Given problem:
Only the lines from the one containing "own_mesh(spring)" down to the one containing "scene.world = world" should be printed, exactly as they stand, ends included.

Extracted material:
┌──
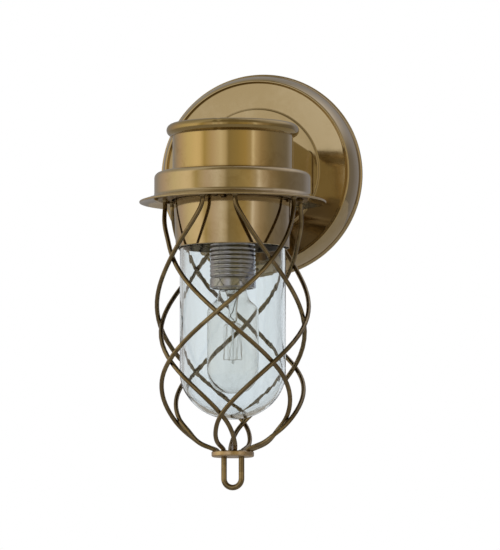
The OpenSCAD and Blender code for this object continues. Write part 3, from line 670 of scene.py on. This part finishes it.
└──
┌──
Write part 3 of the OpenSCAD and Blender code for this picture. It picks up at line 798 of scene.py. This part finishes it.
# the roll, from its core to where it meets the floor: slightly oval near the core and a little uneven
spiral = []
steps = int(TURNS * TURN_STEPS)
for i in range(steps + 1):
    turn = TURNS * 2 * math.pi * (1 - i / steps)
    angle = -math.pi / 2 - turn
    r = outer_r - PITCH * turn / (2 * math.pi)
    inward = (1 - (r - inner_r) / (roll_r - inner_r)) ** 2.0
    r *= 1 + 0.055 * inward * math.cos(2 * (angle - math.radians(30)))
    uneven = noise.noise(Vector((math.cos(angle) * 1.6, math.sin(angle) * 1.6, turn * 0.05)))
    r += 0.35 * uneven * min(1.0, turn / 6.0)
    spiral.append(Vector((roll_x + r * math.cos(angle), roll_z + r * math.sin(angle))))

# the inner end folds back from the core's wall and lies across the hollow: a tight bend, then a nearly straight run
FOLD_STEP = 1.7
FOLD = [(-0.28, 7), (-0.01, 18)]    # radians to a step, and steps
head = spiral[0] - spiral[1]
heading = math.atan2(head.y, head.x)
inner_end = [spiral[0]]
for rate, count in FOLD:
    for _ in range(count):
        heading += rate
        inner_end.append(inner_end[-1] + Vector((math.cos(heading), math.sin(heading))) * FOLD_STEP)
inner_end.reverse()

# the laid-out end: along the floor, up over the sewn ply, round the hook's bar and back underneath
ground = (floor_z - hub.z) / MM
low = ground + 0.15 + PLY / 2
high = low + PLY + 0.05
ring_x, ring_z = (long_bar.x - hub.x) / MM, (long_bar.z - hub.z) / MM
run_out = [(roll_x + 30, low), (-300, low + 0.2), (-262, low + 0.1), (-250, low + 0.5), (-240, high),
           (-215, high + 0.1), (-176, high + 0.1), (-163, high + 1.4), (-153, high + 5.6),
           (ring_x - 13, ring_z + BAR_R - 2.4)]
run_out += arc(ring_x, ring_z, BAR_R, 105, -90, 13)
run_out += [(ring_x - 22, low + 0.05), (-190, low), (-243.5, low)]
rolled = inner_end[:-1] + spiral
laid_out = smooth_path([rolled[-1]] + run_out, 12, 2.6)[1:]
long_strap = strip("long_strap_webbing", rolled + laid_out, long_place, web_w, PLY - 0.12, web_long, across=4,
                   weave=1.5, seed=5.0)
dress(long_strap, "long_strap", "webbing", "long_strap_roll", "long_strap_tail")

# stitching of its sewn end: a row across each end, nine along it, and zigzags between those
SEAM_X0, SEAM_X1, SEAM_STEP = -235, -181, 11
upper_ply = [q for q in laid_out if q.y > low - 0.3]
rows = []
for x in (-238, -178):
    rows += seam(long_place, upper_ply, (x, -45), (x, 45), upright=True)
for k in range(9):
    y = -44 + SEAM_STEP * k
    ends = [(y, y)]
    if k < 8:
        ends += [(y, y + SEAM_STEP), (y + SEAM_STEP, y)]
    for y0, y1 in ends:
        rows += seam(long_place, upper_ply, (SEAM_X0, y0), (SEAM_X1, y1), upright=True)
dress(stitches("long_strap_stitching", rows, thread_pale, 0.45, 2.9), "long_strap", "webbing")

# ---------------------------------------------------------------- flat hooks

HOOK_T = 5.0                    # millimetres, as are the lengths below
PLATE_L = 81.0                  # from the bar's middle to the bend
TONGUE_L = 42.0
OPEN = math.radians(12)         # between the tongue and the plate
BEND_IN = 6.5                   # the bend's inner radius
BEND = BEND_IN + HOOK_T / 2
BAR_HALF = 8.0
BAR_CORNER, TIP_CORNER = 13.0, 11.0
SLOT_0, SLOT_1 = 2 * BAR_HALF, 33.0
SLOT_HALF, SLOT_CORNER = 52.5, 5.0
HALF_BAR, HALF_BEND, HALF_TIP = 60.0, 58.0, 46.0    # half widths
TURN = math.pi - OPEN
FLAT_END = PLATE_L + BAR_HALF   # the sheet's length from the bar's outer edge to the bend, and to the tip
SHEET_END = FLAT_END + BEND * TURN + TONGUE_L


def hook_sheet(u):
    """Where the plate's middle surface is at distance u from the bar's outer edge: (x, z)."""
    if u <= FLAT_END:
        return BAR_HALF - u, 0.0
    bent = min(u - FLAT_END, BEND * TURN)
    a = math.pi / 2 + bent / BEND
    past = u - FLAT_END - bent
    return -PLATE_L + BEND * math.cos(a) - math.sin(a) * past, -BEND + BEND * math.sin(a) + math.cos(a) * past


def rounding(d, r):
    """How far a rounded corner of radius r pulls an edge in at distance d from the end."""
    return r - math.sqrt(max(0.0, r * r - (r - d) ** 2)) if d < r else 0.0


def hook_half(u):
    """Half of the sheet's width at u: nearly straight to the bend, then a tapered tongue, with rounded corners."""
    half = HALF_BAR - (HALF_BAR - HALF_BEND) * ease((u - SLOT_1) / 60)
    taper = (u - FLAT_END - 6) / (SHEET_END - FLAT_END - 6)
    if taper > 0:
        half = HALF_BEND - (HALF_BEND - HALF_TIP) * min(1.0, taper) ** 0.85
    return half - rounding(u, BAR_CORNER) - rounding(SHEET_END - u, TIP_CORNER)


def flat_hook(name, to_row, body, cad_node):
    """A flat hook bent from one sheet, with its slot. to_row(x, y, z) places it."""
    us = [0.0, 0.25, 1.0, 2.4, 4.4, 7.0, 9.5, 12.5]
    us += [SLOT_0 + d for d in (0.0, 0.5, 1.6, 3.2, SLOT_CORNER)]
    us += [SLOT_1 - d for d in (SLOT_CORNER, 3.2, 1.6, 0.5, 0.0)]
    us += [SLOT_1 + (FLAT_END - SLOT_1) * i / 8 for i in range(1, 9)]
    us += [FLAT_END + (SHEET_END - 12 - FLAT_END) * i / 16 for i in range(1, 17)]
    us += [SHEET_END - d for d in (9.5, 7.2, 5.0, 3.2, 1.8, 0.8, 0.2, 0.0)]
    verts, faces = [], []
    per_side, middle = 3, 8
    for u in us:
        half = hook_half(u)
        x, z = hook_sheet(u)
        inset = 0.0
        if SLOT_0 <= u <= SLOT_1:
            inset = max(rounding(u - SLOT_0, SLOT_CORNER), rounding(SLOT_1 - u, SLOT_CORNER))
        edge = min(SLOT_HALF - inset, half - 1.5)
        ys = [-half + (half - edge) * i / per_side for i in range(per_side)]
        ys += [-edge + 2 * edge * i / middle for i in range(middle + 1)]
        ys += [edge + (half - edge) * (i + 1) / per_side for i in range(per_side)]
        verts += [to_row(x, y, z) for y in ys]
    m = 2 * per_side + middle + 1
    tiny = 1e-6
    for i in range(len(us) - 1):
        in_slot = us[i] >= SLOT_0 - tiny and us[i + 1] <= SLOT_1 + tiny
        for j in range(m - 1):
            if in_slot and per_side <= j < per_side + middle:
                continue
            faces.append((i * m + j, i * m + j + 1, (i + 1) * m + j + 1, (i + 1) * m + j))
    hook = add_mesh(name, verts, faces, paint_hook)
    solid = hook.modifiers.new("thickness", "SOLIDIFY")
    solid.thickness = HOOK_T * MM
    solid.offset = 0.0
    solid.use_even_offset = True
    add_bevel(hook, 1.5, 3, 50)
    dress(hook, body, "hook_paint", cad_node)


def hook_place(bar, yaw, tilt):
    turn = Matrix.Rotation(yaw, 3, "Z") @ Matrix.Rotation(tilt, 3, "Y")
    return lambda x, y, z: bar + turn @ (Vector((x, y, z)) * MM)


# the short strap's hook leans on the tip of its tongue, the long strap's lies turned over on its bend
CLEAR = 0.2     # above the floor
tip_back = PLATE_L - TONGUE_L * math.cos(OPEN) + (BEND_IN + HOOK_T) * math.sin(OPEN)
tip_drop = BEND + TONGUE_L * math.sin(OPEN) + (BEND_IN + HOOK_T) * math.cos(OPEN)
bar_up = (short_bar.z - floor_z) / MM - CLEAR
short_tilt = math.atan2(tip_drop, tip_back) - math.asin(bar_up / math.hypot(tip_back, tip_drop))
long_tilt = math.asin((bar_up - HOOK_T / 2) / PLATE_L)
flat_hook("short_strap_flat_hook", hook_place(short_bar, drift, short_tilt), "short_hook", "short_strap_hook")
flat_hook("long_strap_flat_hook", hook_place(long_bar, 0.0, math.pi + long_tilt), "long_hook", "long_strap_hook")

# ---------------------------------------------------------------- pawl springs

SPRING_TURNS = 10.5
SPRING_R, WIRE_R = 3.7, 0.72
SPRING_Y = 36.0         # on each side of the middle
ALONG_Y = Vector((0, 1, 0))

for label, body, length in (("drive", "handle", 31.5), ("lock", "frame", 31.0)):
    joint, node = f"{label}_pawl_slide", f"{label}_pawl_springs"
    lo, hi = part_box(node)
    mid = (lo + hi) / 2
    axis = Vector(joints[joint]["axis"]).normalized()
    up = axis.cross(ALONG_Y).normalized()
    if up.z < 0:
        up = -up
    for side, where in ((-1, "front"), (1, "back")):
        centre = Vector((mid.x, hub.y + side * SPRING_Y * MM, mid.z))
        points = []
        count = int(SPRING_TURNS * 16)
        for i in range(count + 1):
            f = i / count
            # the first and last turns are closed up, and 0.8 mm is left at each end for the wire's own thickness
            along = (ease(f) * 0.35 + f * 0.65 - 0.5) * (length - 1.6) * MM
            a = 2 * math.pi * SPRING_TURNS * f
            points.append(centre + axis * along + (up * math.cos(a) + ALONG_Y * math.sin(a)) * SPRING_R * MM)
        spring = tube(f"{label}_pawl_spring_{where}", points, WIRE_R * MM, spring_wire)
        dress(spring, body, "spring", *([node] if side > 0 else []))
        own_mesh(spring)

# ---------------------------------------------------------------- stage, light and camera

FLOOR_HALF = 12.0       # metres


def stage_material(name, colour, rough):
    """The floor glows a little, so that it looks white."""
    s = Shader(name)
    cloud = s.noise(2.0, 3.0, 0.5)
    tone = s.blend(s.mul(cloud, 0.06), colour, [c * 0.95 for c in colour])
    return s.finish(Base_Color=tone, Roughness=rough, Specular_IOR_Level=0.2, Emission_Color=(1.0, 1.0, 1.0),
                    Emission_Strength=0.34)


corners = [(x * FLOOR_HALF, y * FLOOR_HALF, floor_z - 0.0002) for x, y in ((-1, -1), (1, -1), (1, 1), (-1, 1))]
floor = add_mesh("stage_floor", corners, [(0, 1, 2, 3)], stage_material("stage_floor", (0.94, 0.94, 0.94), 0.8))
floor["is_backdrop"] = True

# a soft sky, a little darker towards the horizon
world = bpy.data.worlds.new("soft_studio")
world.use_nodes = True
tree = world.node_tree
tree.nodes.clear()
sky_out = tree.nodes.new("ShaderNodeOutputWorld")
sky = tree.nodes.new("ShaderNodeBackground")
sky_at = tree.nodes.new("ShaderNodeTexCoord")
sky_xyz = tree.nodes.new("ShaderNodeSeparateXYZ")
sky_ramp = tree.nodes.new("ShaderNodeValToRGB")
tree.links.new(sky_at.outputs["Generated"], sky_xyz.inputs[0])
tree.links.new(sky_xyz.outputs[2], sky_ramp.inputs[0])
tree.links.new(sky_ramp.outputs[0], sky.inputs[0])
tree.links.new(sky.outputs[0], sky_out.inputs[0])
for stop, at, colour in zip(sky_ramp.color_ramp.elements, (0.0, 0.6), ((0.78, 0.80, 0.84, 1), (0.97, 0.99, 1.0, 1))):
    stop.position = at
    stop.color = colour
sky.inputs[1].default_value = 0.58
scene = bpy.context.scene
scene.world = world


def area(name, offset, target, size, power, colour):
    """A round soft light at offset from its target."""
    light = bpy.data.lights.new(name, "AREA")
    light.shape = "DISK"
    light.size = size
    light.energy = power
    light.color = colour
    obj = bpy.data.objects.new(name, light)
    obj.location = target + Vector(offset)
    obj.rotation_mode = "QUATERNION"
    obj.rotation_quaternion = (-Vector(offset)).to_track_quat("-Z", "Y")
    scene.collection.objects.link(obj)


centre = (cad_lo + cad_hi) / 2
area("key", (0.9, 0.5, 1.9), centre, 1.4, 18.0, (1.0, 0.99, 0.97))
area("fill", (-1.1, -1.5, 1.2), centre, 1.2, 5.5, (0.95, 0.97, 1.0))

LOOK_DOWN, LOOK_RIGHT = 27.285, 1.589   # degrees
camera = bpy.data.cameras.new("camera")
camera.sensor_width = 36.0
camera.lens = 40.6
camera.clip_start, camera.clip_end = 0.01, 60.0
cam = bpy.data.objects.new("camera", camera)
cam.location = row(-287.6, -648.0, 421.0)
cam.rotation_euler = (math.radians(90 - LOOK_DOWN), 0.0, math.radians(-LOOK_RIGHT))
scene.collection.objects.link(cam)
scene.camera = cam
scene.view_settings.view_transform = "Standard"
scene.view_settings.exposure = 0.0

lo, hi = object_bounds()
└──
Response below:
        own_mesh(spring)

# ---------------------------------------------------------------- stage, light and camera

FLOOR_HALF = 12.0       # metres


def stage_material(name, colour, rough):
    """The floor glows a little, so that it looks white."""
    s = Shader(name)
    cloud = s.noise(2.0, 3.0, 0.5)
    tone = s.blend(s.mul(cloud, 0.06), colour, [c * 0.95 for c in colour])
    return s.finish(Base_Color=tone, Roughness=rough, Specular_IOR_Level=0.2, Emission_Color=(1.0, 1.0, 1.0),
                    Emission_Strength=0.34)


corners = [(x * FLOOR_HALF, y * FLOOR_HALF, floor_z - 0.0002) for x, y in ((-1, -1), (1, -1), (1, 1), (-1, 1))]
floor = add_mesh("stage_floor", corners, [(0, 1, 2, 3)], stage_material("stage_floor", (0.94, 0.94, 0.94), 0.8))
floor["is_backdrop"] = True

# a soft sky, a little darker towards the horizon
world = bpy.data.worlds.new("soft_studio")
world.use_nodes = True
tree = world.node_tree
tree.nodes.clear()
sky_out = tree.nodes.new("ShaderNodeOutputWorld")
sky = tree.nodes.new("ShaderNodeBackground")
sky_at = tree.nodes.new("ShaderNodeTexCoord")
sky_xyz = tree.nodes.new("ShaderNodeSeparateXYZ")
sky_ramp = tree.nodes.new("ShaderNodeValToRGB")
tree.links.new(sky_at.outputs["Generated"], sky_xyz.inputs[0])
tree.links.new(sky_xyz.outputs[2], sky_ramp.inputs[0])
tree.links.new(sky_ramp.outputs[0], sky.inputs[0])
tree.links.new(sky.outputs[0], sky_out.inputs[0])
for stop, at, colour in zip(sky_ramp.color_ramp.elements, (0.0, 0.6), ((0.78, 0.80, 0.84, 1), (0.97, 0.99, 1.0, 1))):
    stop.position = at
    stop.color = colour
sky.inputs[1].default_value = 0.58
scene = bpy.context.scene
scene.world = world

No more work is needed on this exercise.